### Exercise prompt
Track down each line that has the word "axis" and copy it.
-----
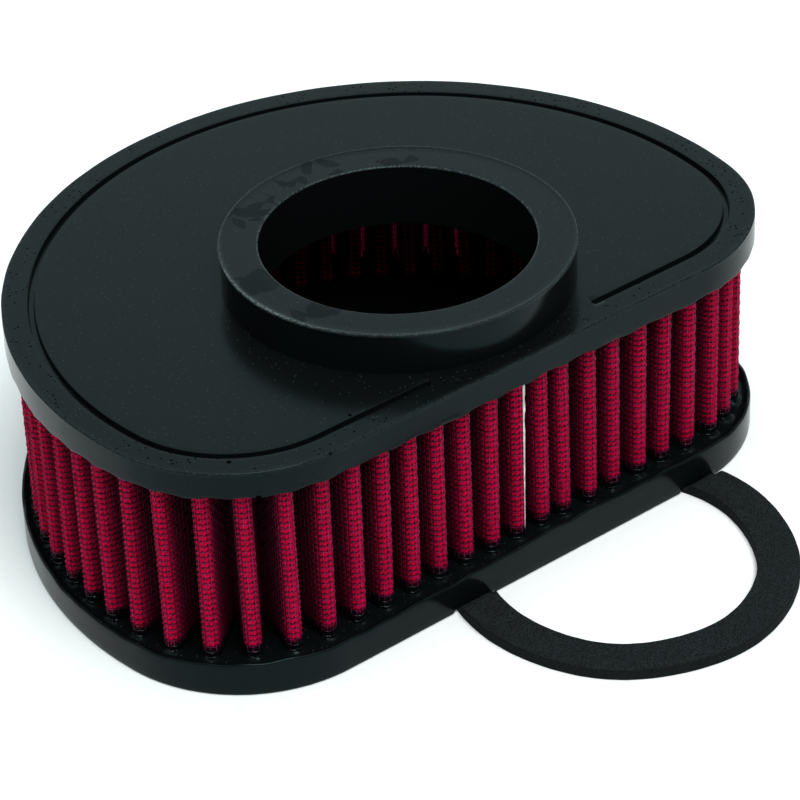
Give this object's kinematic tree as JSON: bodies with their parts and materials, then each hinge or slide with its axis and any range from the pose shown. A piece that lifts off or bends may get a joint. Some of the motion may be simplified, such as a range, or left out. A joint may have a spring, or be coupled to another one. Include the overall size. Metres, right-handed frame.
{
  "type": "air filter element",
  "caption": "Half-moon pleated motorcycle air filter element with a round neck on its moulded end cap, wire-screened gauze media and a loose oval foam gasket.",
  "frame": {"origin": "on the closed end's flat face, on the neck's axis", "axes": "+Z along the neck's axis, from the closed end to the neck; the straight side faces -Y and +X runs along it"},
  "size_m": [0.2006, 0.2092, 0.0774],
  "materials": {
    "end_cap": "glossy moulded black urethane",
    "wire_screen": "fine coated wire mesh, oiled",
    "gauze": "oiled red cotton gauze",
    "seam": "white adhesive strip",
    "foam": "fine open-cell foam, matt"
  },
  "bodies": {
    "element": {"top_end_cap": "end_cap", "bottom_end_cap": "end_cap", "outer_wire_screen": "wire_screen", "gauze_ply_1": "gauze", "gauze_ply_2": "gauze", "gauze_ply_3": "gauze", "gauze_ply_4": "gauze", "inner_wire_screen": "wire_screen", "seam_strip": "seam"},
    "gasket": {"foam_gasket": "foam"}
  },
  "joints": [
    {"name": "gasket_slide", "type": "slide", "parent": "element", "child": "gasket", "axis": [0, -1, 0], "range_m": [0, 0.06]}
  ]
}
-----
### Exercise answer
Give this object's kinematic tree as JSON: bodies with their parts and materials, then each hinge or slide with its axis and any range from the pose shown. A piece that lifts off or bends may get a joint. Some of the motion may be simplified, such as a range, or left out. A joint may have a spring, or be coupled to another one. Include the overall size. Metres, right-handed frame.
  "frame": {"origin": "on the closed end's flat face, on the neck's axis", "axes": "+Z along the neck's axis, from the closed end to the neck; the straight side faces -Y and +X runs along it"},
    {"name": "gasket_slide", "type": "slide", "parent": "element", "child": "gasket", "axis": [0, -1, 0], "range_m": [0, 0.06]}